Myriam gave up her career when she had her two children with her husband, Paul.  Soon she found herself resenting her children and her husband and needed more from her life.  Given the opportunity to go back to law, she took it.  With this decision, came the choice to hire a nanny to take care of the children.  Enter Louise, who seems perfect!  The children love her and as time goes by, they want for nothing.  Meals are made, the living space is cleaned, the children are happy... but soon resentment, jealous and anger starts to build...

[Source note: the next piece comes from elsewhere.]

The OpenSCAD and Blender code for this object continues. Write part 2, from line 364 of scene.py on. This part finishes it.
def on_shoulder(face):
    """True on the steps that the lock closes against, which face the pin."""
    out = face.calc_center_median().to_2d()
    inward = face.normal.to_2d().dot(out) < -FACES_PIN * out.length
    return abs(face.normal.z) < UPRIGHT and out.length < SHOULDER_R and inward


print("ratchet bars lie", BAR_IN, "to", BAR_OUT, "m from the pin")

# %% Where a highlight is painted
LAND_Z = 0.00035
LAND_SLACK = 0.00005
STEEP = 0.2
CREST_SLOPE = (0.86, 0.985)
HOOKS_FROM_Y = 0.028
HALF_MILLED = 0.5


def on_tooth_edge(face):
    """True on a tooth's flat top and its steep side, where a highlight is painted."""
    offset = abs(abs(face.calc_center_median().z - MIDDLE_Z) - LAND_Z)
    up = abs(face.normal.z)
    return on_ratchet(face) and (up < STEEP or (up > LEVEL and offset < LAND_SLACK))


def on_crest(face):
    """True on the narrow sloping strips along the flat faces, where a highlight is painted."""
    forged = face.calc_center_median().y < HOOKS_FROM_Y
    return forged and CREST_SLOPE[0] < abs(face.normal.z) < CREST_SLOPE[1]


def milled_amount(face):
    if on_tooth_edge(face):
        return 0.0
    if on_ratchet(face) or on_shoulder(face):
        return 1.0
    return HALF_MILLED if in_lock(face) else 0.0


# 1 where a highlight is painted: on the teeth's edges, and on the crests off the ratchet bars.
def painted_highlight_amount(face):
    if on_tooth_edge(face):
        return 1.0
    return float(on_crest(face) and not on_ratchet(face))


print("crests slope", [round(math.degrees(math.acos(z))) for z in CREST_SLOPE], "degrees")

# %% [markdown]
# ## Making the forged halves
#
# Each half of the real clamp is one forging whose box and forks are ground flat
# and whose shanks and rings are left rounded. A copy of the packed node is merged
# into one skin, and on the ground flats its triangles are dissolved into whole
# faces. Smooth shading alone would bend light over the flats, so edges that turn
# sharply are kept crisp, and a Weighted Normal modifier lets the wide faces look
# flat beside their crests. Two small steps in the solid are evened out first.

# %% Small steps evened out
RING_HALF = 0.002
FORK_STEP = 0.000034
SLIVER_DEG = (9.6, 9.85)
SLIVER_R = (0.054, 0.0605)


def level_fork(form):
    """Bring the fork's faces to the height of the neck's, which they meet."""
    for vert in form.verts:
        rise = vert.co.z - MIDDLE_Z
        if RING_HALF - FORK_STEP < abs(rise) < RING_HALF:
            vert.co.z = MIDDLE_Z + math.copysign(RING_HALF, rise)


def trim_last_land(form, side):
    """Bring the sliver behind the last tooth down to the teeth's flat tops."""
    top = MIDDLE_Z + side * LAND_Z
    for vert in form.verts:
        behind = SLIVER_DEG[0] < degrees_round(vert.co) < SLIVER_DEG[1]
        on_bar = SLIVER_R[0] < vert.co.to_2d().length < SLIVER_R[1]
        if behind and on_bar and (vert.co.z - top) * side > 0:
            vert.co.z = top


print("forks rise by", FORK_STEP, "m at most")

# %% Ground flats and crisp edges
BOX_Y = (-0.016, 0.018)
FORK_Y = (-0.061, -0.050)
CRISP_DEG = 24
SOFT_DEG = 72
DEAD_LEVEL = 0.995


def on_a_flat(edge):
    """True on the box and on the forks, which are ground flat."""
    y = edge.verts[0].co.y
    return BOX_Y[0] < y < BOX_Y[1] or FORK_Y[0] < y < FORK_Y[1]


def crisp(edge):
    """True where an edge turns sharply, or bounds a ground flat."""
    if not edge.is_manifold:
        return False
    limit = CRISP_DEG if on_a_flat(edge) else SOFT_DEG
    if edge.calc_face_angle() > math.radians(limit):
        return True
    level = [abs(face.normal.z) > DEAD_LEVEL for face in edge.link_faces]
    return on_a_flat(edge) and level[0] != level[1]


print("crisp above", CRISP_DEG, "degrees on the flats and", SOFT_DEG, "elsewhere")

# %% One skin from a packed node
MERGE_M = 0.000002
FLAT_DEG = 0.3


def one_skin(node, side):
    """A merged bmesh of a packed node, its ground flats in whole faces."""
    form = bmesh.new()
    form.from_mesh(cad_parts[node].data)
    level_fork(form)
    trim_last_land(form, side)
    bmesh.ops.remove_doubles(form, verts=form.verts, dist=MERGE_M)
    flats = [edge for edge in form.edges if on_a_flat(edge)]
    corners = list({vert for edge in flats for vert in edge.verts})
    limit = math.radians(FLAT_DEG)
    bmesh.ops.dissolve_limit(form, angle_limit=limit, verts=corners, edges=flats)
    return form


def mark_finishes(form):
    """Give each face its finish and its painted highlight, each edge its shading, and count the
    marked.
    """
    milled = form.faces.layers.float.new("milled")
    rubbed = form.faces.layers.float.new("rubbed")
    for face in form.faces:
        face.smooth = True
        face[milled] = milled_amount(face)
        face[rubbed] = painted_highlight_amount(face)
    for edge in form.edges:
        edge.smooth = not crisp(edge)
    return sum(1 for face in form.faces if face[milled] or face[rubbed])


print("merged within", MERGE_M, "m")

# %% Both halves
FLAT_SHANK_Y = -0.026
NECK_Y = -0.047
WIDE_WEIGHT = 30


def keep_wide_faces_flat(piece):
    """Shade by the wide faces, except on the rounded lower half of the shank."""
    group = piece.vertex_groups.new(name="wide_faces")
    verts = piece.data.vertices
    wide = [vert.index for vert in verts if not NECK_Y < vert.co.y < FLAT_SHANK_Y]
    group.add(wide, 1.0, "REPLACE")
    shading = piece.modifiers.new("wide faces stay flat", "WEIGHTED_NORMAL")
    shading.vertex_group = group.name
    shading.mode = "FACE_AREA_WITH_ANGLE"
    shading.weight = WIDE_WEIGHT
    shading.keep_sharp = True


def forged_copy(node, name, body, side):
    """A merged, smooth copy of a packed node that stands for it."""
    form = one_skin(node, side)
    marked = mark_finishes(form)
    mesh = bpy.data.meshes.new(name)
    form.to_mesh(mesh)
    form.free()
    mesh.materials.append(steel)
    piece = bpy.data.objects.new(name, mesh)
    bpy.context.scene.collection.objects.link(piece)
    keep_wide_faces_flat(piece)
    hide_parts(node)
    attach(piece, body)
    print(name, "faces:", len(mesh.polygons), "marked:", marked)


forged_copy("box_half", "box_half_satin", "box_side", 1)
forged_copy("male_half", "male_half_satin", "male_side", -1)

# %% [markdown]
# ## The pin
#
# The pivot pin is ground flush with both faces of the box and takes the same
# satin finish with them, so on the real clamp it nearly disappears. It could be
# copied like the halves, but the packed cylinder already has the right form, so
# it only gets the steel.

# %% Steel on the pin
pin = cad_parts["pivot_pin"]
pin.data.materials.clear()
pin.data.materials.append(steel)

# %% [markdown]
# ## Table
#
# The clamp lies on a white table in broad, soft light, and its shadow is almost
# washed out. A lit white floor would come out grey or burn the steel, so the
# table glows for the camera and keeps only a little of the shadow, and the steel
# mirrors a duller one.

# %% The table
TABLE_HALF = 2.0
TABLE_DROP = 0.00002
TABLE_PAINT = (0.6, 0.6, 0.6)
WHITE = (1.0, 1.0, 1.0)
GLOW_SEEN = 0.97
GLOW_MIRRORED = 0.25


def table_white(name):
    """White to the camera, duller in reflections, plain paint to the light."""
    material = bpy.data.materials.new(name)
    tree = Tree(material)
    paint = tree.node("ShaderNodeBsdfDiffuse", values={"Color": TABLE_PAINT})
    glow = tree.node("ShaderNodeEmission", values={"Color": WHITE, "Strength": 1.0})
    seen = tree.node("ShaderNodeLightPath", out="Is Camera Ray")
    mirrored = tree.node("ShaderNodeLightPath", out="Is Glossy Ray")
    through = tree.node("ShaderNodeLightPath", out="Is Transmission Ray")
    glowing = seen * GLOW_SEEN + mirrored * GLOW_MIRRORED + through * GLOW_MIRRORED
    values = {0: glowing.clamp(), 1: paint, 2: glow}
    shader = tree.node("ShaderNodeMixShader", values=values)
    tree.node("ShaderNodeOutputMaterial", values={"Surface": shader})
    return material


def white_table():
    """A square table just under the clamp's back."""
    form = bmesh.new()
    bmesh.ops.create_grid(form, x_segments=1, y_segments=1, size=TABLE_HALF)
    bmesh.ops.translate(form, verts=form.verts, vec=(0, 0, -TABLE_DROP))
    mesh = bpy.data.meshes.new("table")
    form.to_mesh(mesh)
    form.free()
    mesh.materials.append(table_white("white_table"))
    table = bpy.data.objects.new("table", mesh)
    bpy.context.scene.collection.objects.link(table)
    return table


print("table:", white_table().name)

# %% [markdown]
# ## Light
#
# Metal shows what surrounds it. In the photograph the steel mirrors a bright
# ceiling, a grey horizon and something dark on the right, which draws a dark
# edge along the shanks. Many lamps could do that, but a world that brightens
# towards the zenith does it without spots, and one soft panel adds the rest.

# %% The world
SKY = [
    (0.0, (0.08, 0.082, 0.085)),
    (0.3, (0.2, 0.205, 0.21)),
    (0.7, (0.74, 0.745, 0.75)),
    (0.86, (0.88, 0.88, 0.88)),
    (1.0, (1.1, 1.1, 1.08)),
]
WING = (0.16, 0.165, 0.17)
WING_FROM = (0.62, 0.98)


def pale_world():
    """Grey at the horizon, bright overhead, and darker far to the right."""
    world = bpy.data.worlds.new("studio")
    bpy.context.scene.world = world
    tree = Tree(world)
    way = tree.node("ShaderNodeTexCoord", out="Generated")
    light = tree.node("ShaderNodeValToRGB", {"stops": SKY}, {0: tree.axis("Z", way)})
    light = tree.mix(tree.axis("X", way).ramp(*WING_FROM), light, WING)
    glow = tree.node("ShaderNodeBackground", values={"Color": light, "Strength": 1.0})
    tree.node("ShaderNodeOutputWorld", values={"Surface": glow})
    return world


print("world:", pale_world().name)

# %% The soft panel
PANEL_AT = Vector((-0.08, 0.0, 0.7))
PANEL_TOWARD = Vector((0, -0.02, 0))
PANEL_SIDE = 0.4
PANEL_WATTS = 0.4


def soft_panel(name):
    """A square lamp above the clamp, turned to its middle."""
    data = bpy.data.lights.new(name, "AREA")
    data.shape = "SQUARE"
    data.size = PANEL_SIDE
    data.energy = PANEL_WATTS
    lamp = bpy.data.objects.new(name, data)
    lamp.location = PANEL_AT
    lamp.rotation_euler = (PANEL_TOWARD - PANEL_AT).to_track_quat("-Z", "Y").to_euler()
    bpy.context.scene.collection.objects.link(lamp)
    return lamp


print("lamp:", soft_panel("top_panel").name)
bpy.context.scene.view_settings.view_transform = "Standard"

I am so torn with this novel.  The opening lines "The baby is dead. It only took a few seconds." really popped and made me think we were going into a novel where we find out how this tragedy occurred.  Instead we're taking on a character study.  A journey into the life of a nanny who is often overlooked, underappreciated and with little self esteem.  We find a woman whose sole purpose in life is to take care of others and makes that her entire world, often neglecting herself in the process.  We get inside her head, her past with her own family, her past nanny history, and a little bit of explaining of why she acts the way that she does.  Alongside that we get a little bit into Myriam's mind as well.  Her issues with trying to be a full time mother, her accomplishments as a lawyer, her growing unease with Louise in the house.  Then we are presented with various random chapters of other people that are involved in Louise's life.  The problem is, nothing is ever fully fleshed out.  

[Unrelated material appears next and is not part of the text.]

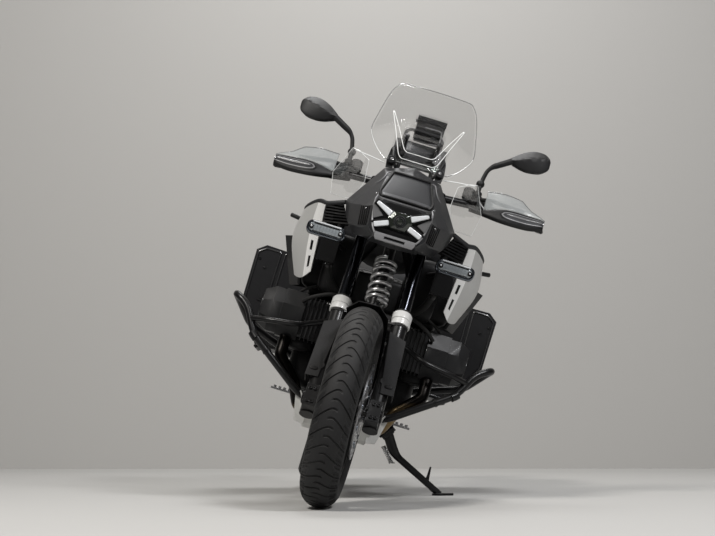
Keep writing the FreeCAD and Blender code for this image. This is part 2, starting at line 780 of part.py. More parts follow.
def mirrors():
    """Round-backed mirror heads on bent stems that rise from ball joints on the bar."""
    foot = V(MIRROR_STEM_X, grip_point(MIRROR_STEM_X).y, BAR_CLAMP_HEIGHT + BAR_RISE)
    base = foot.add(V(0, 0, SWITCH_RADIUS - OVERRUN))
    ball = V(MIRROR_STEM_X, MIRROR_BACK, MIRROR_BALL_HEIGHT)
    lift = between(MIRROR_BALL_HEIGHT, MIRROR_HEAD_HEIGHT, HALF)
    elbow = V(MIRROR_STEM_X + MIRROR_BALL_RADIUS, between(MIRROR_BACK, MIRROR_HEAD_BACK, HALF), lift)
    head_start = V(
        MIRROR_INNER_X + OVERRUN,
        MIRROR_HEAD_BACK,
        MIRROR_HEAD_HEIGHT - MIRROR_HEAD_HALF_HEIGHT * HALF,
    )
    post = rod(base, ball, MIRROR_POST_RADIUS)
    stem = bent_tube([ball, elbow, head_start], MIRROR_STEM_RADIUS, MIRROR_STEM_BEND)
    joint = Part.makeSphere(MIRROR_BALL_RADIUS, ball)
    wires = []
    for along, tall, deep, lift_share in MIRROR_STATION_SHARES:
        centre = V(
            between(MIRROR_INNER_X, MIRROR_OUTER_X, along),
            MIRROR_HEAD_BACK,
            MIRROR_HEAD_HEIGHT + MIRROR_HEAD_HALF_HEIGHT * lift_share,
        )
        wires.append(
            round_section(
                centre,
                MIRROR_HEAD_HALF_DEPTH * deep,
                MIRROR_HEAD_HALF_HEIGHT * tall,
                MIRROR_SQUARE,
                normal_is_y=False,
            )
        )
    head = loft(wires, ruled=True)
    return pair(fused([post, joint, stem, head]).cut(hand_controls()))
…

You realize early on that the book is heading in a direction to reveal why Louis took the actions that she did.  The opening pages tell you she killed the children.  Now we need to know why.  It just never got there.  The ending was disappointing.  Maybe the author meant for there to be no resolve, which is fine - sometimes I don't mind this.. but it didn't get enough meat and potatoes throughout for me to feel satisfied.

The writing is fantastic, however.  My favorite parts of this novel is the author's prose, with the only exception being that sometimes the chapters became choppy with whose point of view we were supposed to be in.  I'm not sure if that is lost in the translation of the novel or not.  Either way, you definitely cannot take away from her talent.  I can understand why she won the Goncourt award.

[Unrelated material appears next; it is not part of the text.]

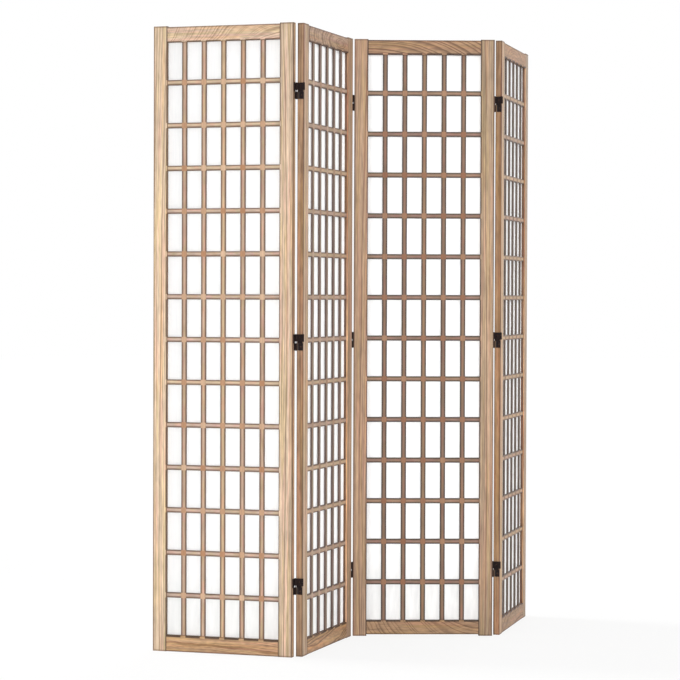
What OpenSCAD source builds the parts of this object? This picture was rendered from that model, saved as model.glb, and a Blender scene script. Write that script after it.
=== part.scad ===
// Four-panel folding screen: wooden lattice panels backed with paper, joined by two-way hinges.
// Each panel is drawn in its own frame: X along its width, Y from front to back, Z up from the floor.

/* [Panels] */
// Height of the stiles, from the foot to the top
panel_h = 1790; // [1200:10:2200]
// Width of one panel
panel_w = 420; // [300:5:600]
// Thickness of the stiles and rails
frame_t = 19; // [17:0.5:30]
// Face width of the stiles
stile_w = 41; // [32:1:60]
// Face height of the top rail
top_rail_h = 44; // [34:0.5:70]
// Height of the lower edge of the openings above the feet
sill_h = 47.5; // [38:0.5:70]
// How far the top rail lies below the tops of the stiles
rail_drop = 2.5; // [0:0.5:10]
// How far the bottom rail of each panel ends above the feet
rail_lifts = [0.5, 0.5, 4.5, 0.5]; // [0:0.5:10]
// Radius of the eased long edges of stiles and rails
edge_r = 1; // [0.5:0.25:2]

/* [Standing pose] */
// Turn of the first panel from straight across
first_turn = -17; // [-40:1:10]
// Bend between the first and the second panel, where straight is 0
bend_12 = 87; // [40:1:120]
// Bend between the second and the third panel
bend_23 = 69; // [40:1:120]
// Bend between the third and the fourth panel
bend_34 = 73; // [40:1:120]

/* [Lattice] */
// Columns of openings across a panel
columns = 6; // [3:1:8]
// Rows of openings up a panel
rows = 14; // [6:1:18]
// Face width of the lattice bars
bar_w = 15; // [10:0.5:18]
// Depth of the uprights
upright_t = 4.5; // [4:0.5:6]
// Depth of the crossbars, which reach back to the paper
crossbar_t = 7; // [6:0.5:9]
// Setback of the lattice from the front of the frame
recess = 4; // [3:0.5:7]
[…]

On a final note, putting a quote from The Telegraph as "Is The Perfect Nanny the next Gone Girl? ...." as the first line of the synopsis on Goodreads and Amazon gives you a false feel for what this book is going to be.  

★★ 1/2

View all my reviews

About the Author:

Leïla Slimani (born 1981) is a French writer and journalist of Moroccan ancestry. In 2016 she was awarded the Prix Goncourt for her novel Chanson douce.

Slimani was born in Rabat, Morocco and studied later political science and media studies in Paris. After that she temporarily considered a career as an actress and began to work as a journalist for the magazine Jeune Afrique. In 2014 she published her first novel Dans le jardin de l’ogre, which two years later was followed by the psychological thriller Chanson douce. The latter quickly turned into a bestseller with over 450,000 copies printed within a year even before the book was awarded the Prix Goncourt.

Slimani holds a French and Moroccan citizenship.


  1. I know I'm not alone in being critical of the way in which Myriam is punished for her effort to “have it all.” Still, it is worth examining what other options are available and why many women are forced into a “damned if you do, damned if you don’t” situation when it comes to waged work. I think that it makes the most sense to create more environments that respect the needs of working women and their children.

    I have spent nearly a decade researching the mother-nanny relationship and issues with mothering and my PhD work covered many of the issues that Slimani addresses in this novel.